WHAT THIS TASK INVOLVES:
Copy the data below exactly.

·····

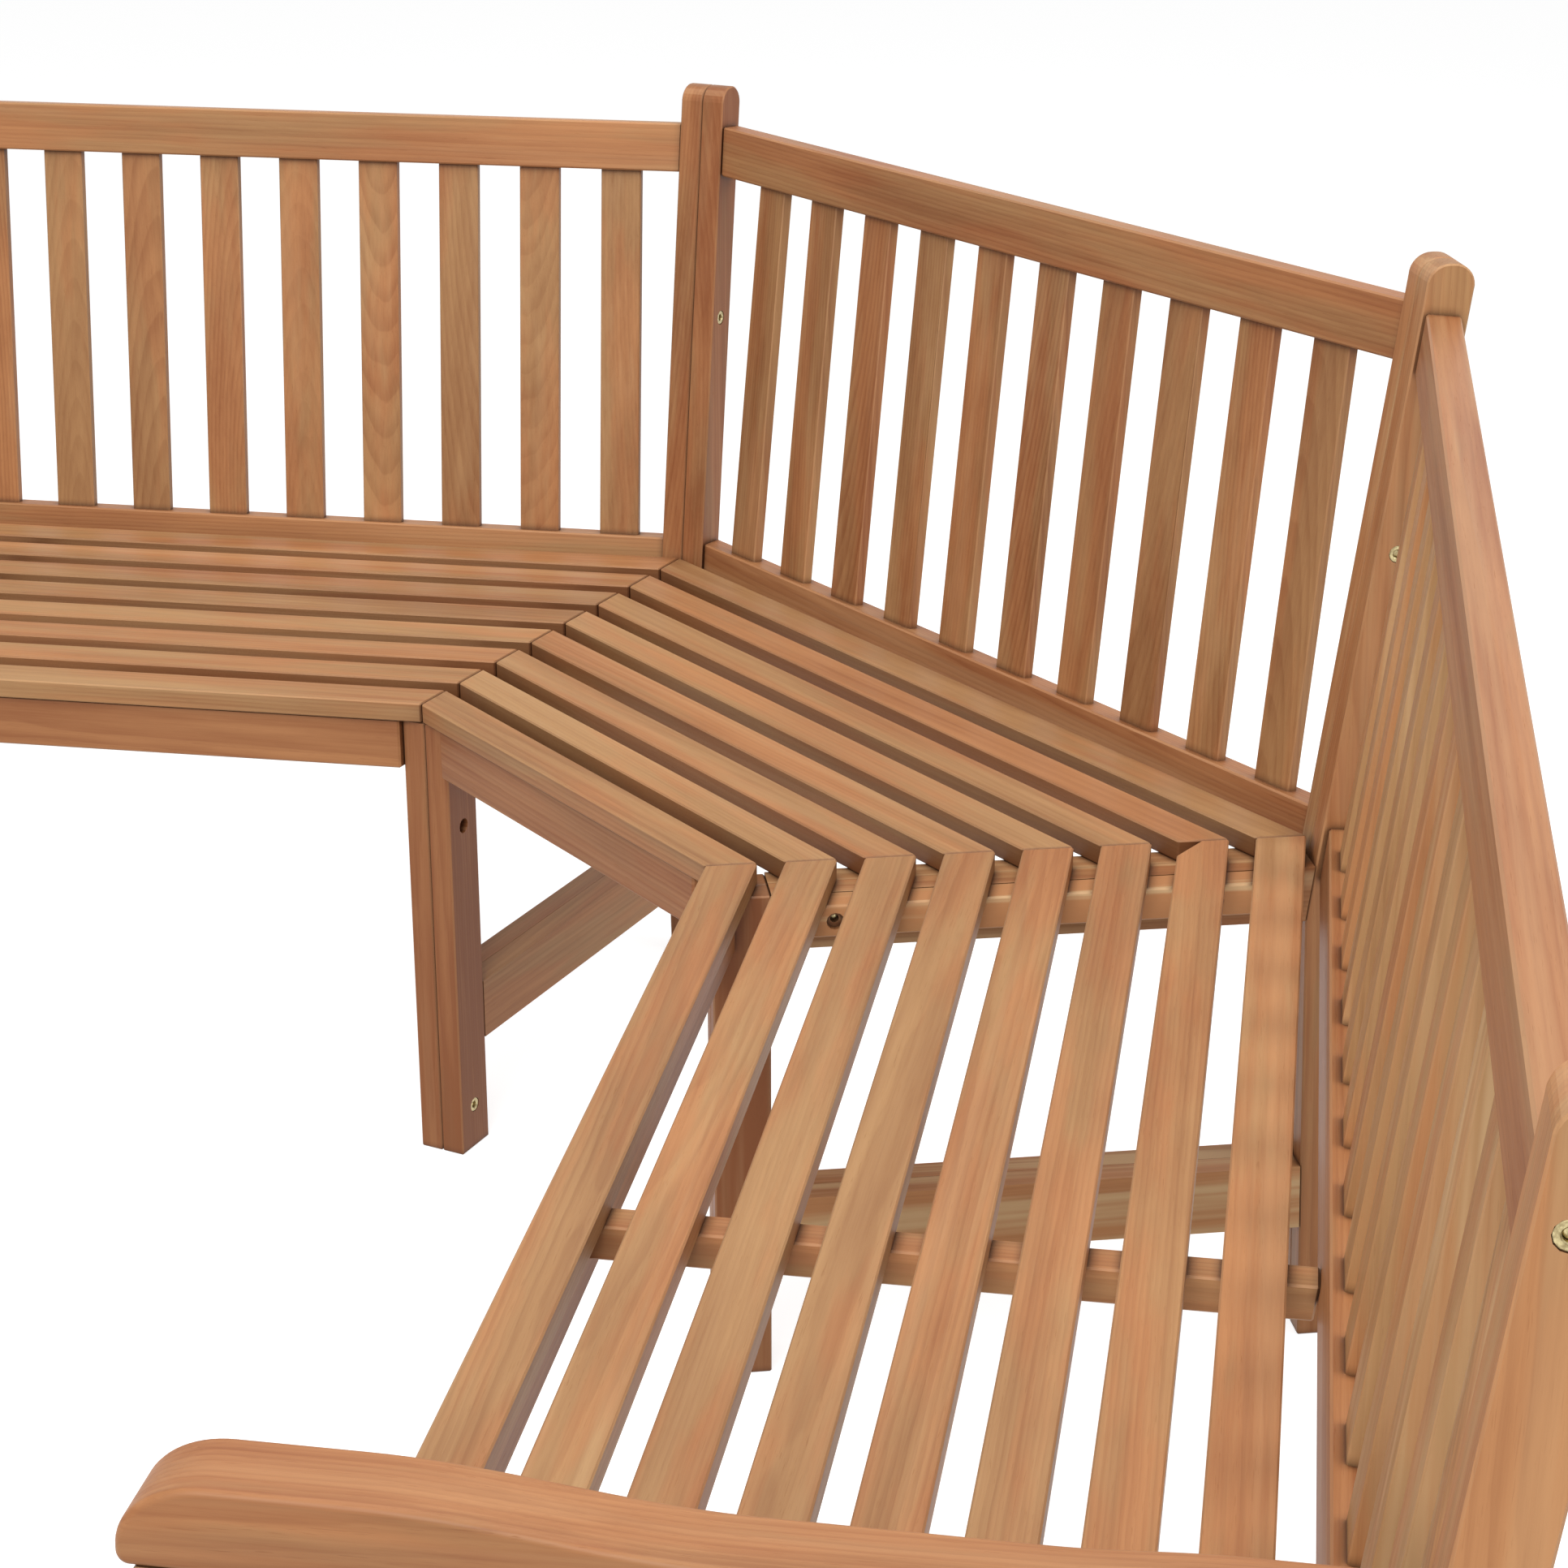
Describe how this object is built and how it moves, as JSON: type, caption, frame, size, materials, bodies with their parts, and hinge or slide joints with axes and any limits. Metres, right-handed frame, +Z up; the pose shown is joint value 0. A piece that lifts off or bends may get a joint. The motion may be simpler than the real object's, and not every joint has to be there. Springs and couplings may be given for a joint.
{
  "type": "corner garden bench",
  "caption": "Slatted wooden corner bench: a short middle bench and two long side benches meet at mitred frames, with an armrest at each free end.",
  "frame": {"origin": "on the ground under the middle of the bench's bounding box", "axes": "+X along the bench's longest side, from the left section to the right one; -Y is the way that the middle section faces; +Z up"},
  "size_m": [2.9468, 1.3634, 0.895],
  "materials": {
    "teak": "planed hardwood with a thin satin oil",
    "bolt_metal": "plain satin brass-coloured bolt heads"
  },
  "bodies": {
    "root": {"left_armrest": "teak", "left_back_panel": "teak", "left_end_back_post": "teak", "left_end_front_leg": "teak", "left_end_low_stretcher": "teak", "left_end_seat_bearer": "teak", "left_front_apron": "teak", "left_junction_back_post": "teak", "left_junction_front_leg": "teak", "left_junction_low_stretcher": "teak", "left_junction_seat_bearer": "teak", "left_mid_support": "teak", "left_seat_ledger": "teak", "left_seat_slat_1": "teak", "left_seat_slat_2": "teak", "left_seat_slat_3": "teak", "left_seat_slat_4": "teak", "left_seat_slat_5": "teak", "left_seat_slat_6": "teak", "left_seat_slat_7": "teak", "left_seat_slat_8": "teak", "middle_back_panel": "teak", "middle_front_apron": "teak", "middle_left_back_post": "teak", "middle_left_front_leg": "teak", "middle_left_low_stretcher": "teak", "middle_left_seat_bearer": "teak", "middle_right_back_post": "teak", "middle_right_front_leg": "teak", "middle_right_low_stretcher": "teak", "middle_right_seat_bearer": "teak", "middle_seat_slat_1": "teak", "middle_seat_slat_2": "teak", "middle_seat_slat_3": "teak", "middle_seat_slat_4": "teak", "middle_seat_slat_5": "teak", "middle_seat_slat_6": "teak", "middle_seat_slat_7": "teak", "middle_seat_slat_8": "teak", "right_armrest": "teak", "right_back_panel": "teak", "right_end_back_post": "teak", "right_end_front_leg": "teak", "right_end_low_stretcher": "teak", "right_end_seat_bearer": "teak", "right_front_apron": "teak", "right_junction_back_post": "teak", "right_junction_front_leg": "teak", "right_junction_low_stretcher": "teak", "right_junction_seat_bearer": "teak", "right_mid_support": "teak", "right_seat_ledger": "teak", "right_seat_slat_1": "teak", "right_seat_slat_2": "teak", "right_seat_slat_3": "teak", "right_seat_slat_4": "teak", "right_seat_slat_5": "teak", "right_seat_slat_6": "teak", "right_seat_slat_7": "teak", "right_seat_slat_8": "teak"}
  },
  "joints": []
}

·····

ANSWER TO THE TASK:
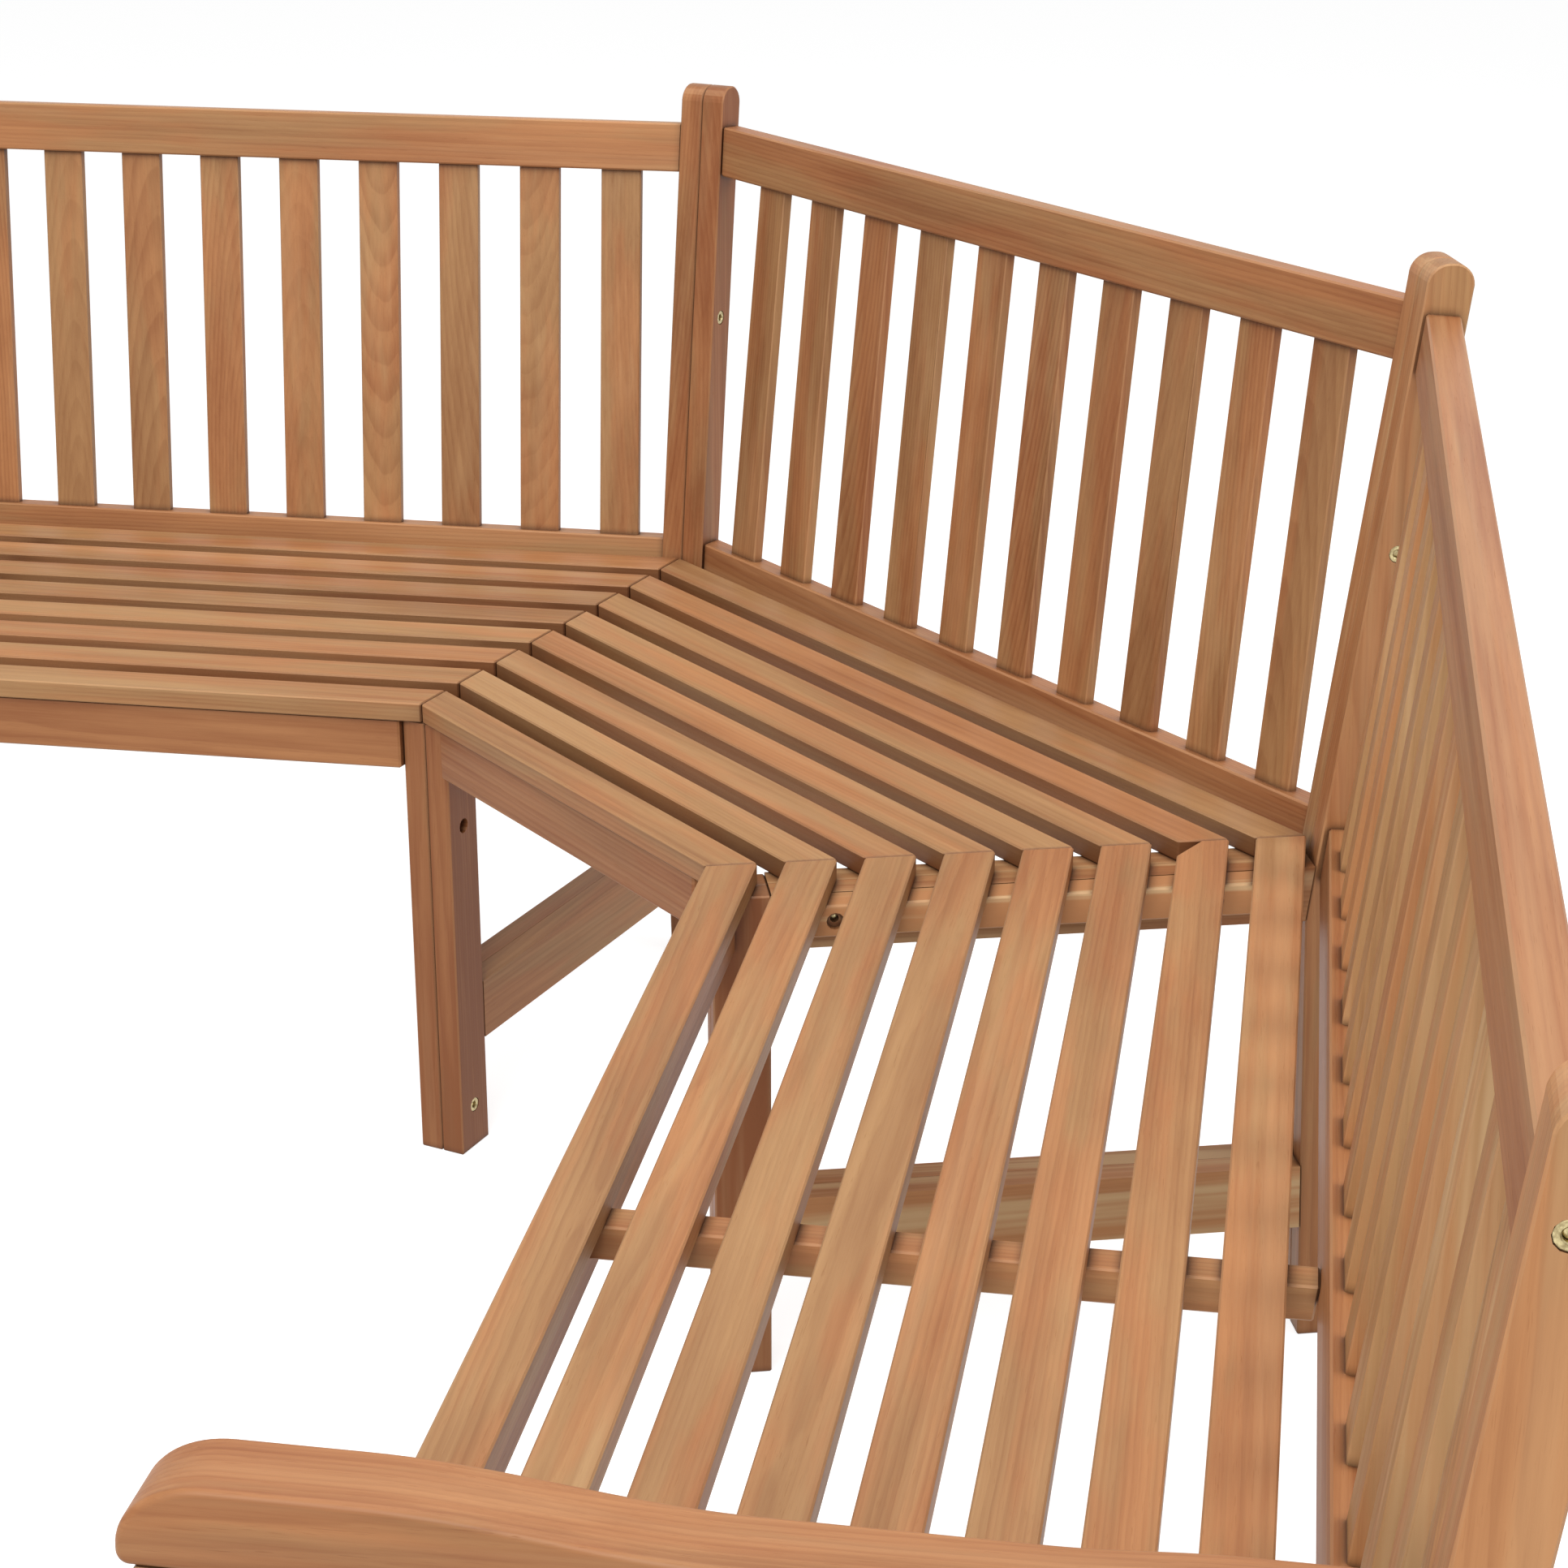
Describe how this object is built and how it moves, as JSON: type, caption, frame, size, materials, bodies with their parts, and hinge or slide joints with axes and any limits. Metres, right-handed frame, +Z up; the pose shown is joint value 0. A piece that lifts off or bends may get a joint. The motion may be simpler than the real object's, and not every joint has to be there. Springs and couplings may be given for a joint.
{
  "type": "corner garden bench",
  "caption": "Slatted wooden corner bench: a short middle bench and two long side benches meet at mitred frames, with an armrest at each free end.",
  "frame": {"origin": "on the ground under the middle of the bench's bounding box", "axes": "+X along the bench's longest side, from the left section to the right one; -Y is the way that the middle section faces; +Z up"},
  "size_m": [2.9468, 1.3634, 0.895],
  "materials": {
    "teak": "planed hardwood with a thin satin oil",
    "bolt_metal": "plain satin brass-coloured bolt heads"
  },
  "bodies": {
    "root": {"left_armrest": "teak", "left_back_panel": "teak", "left_end_back_post": "teak", "left_end_front_leg": "teak", "left_end_low_stretcher": "teak", "left_end_seat_bearer": "teak", "left_front_apron": "teak", "left_junction_back_post": "teak", "left_junction_front_leg": "teak", "left_junction_low_stretcher": "teak", "left_junction_seat_bearer": "teak", "left_mid_support": "teak", "left_seat_ledger": "teak", "left_seat_slat_1": "teak", "left_seat_slat_2": "teak", "left_seat_slat_3": "teak", "left_seat_slat_4": "teak", "left_seat_slat_5": "teak", "left_seat_slat_6": "teak", "left_seat_slat_7": "teak", "left_seat_slat_8": "teak", "middle_back_panel": "teak", "middle_front_apron": "teak", "middle_left_back_post": "teak", "middle_left_front_leg": "teak", "middle_left_low_stretcher": "teak", "middle_left_seat_bearer": "teak", "middle_right_back_post": "teak", "middle_right_front_leg": "teak", "middle_right_low_stretcher": "teak", "middle_right_seat_bearer": "teak", "middle_seat_slat_1": "teak", "middle_seat_slat_2": "teak", "middle_seat_slat_3": "teak", "middle_seat_slat_4": "teak", "middle_seat_slat_5": "teak", "middle_seat_slat_6": "teak", "middle_seat_slat_7": "teak", "middle_seat_slat_8": "teak", "right_armrest": "teak", "right_back_panel": "teak", "right_end_back_post": "teak", "right_end_front_leg": "teak", "right_end_low_stretcher": "teak", "right_end_seat_bearer": "teak", "right_front_apron": "teak", "right_junction_back_post": "teak", "right_junction_front_leg": "teak", "right_junction_low_stretcher": "teak", "right_junction_seat_bearer": "teak", "right_mid_support": "teak", "right_seat_ledger": "teak", "right_seat_slat_1": "teak", "right_seat_slat_2": "teak", "right_seat_slat_3": "teak", "right_seat_slat_4": "teak", "right_seat_slat_5": "teak", "right_seat_slat_6": "teak", "right_seat_slat_7": "teak", "right_seat_slat_8": "teak"}
  },
  "joints": []
}